> Lars said:
> <snip>
> just make sure that your heartbeat won't decide to make a node primary
> that happens to have long-since outdated data
>   cluster fine
>   secondary crash [first spike of a brown out]
>   time passes
>   primary crash   [well, now its a real black out]
>   ... [power back]
>   previously secondary comes up, heartbeat decides to make it primary
>      *** you are primary with outdated data ***
>   previously primary needs a lot longer (recounts its scsi devices,
>   thinks it needs to fsck its root, whatever)...
>   same effect as split brain: diverging data sets.
> </snip>
> In the above case, I assume the new primary would update the new
> secondary and you would not have diverging data sets, just old data from
> before the first brownout, no?
> >From all of this the question arises: is there a good general
> configuration (read "silver bullet") that covers most typical failure
> scenarios and doesn't block when one node is down?

No. It always depends. Different deployments have different
requirements. Some might rather be non-operational than working with
even slightly outdated data, some might prefer to just have _any_ data
online, just so long as they _are_ online...

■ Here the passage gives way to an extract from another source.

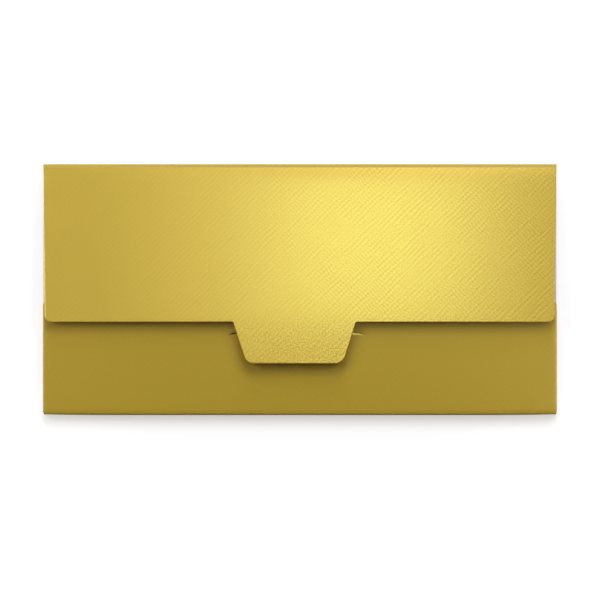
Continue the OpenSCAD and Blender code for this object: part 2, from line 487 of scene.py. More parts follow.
def split_sides(loop, longest):
    """Adds points to the long sides of an outline, so that its edge can follow a curved surface."""
    result = []
    for (point, bevel), (after, after_bevel) in around(loop):
        pieces = max(1, math.ceil((after - point).length / longest))
        joined = bevel == 0 and after_bevel == 0
        result.append((point, bevel))
        for step in range(1, pieces):
            share = step / pieces
            mid_bevel = bevel + (after_bevel - bevel) * share
            if not joined:
                mid_bevel = max(mid_bevel, min(CUT_BEVEL, max(bevel, after_bevel)))
            result.append((point.lerp(after, share), mid_bevel))
    return result


def inset_vectors(loop):
    """For each point of an anticlockwise loop, the step into the board that clears its cut by 1."""
    sides = []
    for (point, bevel), (after, after_bevel) in around(loop):
        way = (after - point).normalized()
        sides.append((Vector((-way.y, way.x)), bevel != 0 or after_bevel != 0))
    steps = []
    for index, (after, cut_after) in enumerate(sides):
        before, cut_before = sides[index - 1]
        if cut_before and cut_after:
            steps.append((before + after) / max(SHARPEST_CORNER, 1 + before.dot(after)))
        elif cut_before or cut_after:
            steps.append(before if cut_before else after)
        else:
            steps.append(Vector((0, 0)))
    return steps


def cut_board(name, outline, grid, place, blank, materials, longest, holes=(), thickness=BOARD):
    """A board cut to an outline, with rolled foil at its cut edges and the pale core in the cut.

    place(x, y, h) gives the point h above the inner face, blank(x, y) the point on the flat blank,
    and grid the points inside the outline that let the board follow its curve. Materials are the
    outer face, the cut and the inner face. A side whose two ends have no bevel joins a fold.
    """
    mesh_points, blank_points, faces, slots = [], [], [], []

    def add_point(spot, height):
        mesh_points.append(tuple(place(spot.x, spot.y, height)))
        blank_points.append((*blank(spot.x, spot.y), 0.0))
        return len(mesh_points) - 1

    spots, vertices = [], []
    for loop in (split_sides(entry, longest) for entry in (outline, *holes)):
        ends = list(zip(loop, inset_vectors(loop)))
        flat = [[point + step * (bevel * inset) for (point, bevel), step in ends] for inset, _, _ in RINGS]
        made = []
        for ring, (_, height, _) in zip(flat, RINGS):
            made.append([add_point(spot, height * thickness) for spot in ring])
        for upper, lower, (_, _, slot) in zip(made, made[1:], RINGS[1:]):
            for (a, b), (d, c) in around([*zip(upper, lower)]):
                faces.append((a, b, c, d))
                slots.append(slot)
        spots.append(flat)
        vertices.append(made)

    # The caps are triangulated flat, in the outline's own plane
    for ring, height, slot, flip in ((0, thickness, 0, False), (-1, 0.0, 2, True)):
        rims = [flat[ring] for flat in spots]
        rim_spots = [spot for rim in rims for spot in rim]
        rim_vertices = [vertex for made in vertices for vertex in made[ring]]
        edges = []
        for rim in rims:
            edges += around([*range(len(edges), len(edges) + len(rim))])
        inner = [Vector(spot) for spot in grid]
        points, _, triangles, sources, *_ = delaunay_2d_cdt(
            rim_spots + inner, edges, [], 0, TRIANGLE_SLACK
        )
        known = {}
        for new_index, origin in enumerate(sources):
            old = [entry for entry in origin if entry < len(rim_spots)]
            if old:
                known[new_index] = rim_vertices[old[0]]
        centres = np.array([[sum(points[v][axis] for v in tri) / 3 for axis in (0, 1)] for tri in triangles])
        keep = inside(centres, rims[0])
        for hole in rims[1:]:
            keep &= ~inside(centres, hole)
        for tri, kept in zip(triangles, keep):
            if not kept:
                continue
            for v in tri:
                if v not in known:
                    known[v] = add_point(points[v], height)
            corners = [known[v] for v in tri]
            a, b, c = (points[v] for v in tri)
            turn = (b.x - a.x) * (c.y - a.y) - (b.y - a.y) * (c.x - a.x)
            if (turn < 0) != flip:
                corners.reverse()
            faces.append(tuple(corners))
            slots.append(slot)

    mesh = bpy.data.meshes.new(name)
    mesh.from_pydata(mesh_points, [], faces)
    mesh.polygons.foreach_set("material_index", slots)
    for material in materials:
        mesh.materials.append(material)
    attribute = mesh.attributes.new("blank", "FLOAT_VECTOR", "POINT")
    attribute.data.foreach_set("vector", np.array(blank_points, np.float32).ravel())
    shape = bmesh.new()
    shape.from_mesh(mesh)
    bmesh.ops.remove_doubles(shape, verts=shape.verts, dist=SAME_SPOT)
    bmesh.ops.recalc_face_normals(shape, faces=shape.faces)
    shape.to_mesh(mesh)
    shape.free()
    return shown(name, mesh)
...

> By the way, does drbd include a timestamp in its metadata, kind of like
> a watchdog timer? It seems like a timestamp could be combined with the
> primary/secondary metadata field to gracefully handle most failures, but
> I'm probably being naive.

no, it does not. for obvious reasons.
but, drbd 8 tags its data generations with uuid, and keeps a short
history of those uuids, which helps a lot in detecting various kinds of
bad things...